15 people stood in the OR ready to get me drugged up. Gavin stayed close by as I squeezed his hand as they injected my epidural. I said silent prayers during each stage, hoping things would go well and my boys would be ok. Dr C and Dr K came in as I was prepped and ready to go. Dr K was my resident physician who checked with me daily and monitored my progress. I’m sure she was as excited as I was to see both of our first set of mono mono twins. They tested my epidural one last time and Dr C assured me things would go well. After they put the sheet up my anesthesiologist kept me informed of what was happening. Did he need to? Absolutely not, but he was very kind to let me know what was going on. I was nervous and drugged and couldn’t believe what was happening. The lights were bright and the monitors were beeping steadily. I introduced myself to all the staff and joked as much as I could to keep my emotions at bay. I have pretty bland jokes as defense mechanisms when I feel too emotional. They laughed at my bad jokes anyway. The moment came. They pulled the first baby out.
Beckett William Ezell was born at 11:32 am on October 17th, 2016 weighing 3 pounds and 15 ounces, measuring 16 inches long. He immediately started to cry as they moved him to the incubator to suction and assess him.
Foster Anthony Ezell was born shortly after at 11:34 am on October 17th, 2016 weighing 3 pounds 12 ounces, measuring 15 and 3/4 inches long. He also started to cry his little lungs out. They arrived in style for sure. Their little lungs were not as strong as Rowan’s when he was born so their cries sounded much quieter but were just as thrilling to hear.
Gavin followed over to the incubators to look at the babies. I had silent tears running down my face as I joked that there really were two babies in there. My boys were here. The rest became a bit of a blur as they increased my medication once more and started to finish the surgery. I was able to take a couple pictures of the umbilical cord via one of the nursing students in the room. He was kind enough to photograph the cord that caused my babies so many problems but also gave them their life blood.

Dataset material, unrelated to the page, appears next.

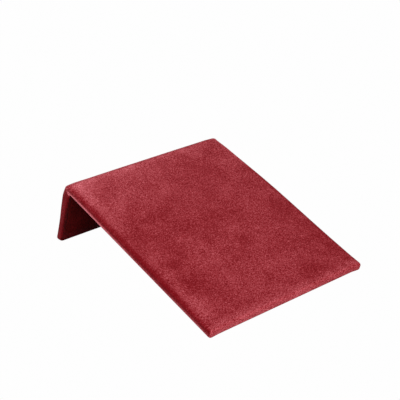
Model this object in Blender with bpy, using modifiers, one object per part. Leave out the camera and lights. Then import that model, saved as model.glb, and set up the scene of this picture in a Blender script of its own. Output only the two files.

I won’t share a picture on here because its a bloody looking rope and can make someone very squeamish, like it did my iron stomach husband. Suffice to say that it looked like someone twisted a bunch of rope and tied three or four knots at the very top to make one large knot, my babies has inches of wiggle room past the massive knot the size of my fist. I truly know that God watched over them and got them to their 32 week goal. Knots in their cord, they still survived. Braided cord, they still survived. I was the recipient of a miracle in so many ways, I couldn’t count them all.
My boys, Beckett and Foster were evidence of the greatest miracle I’ve ever been a part of.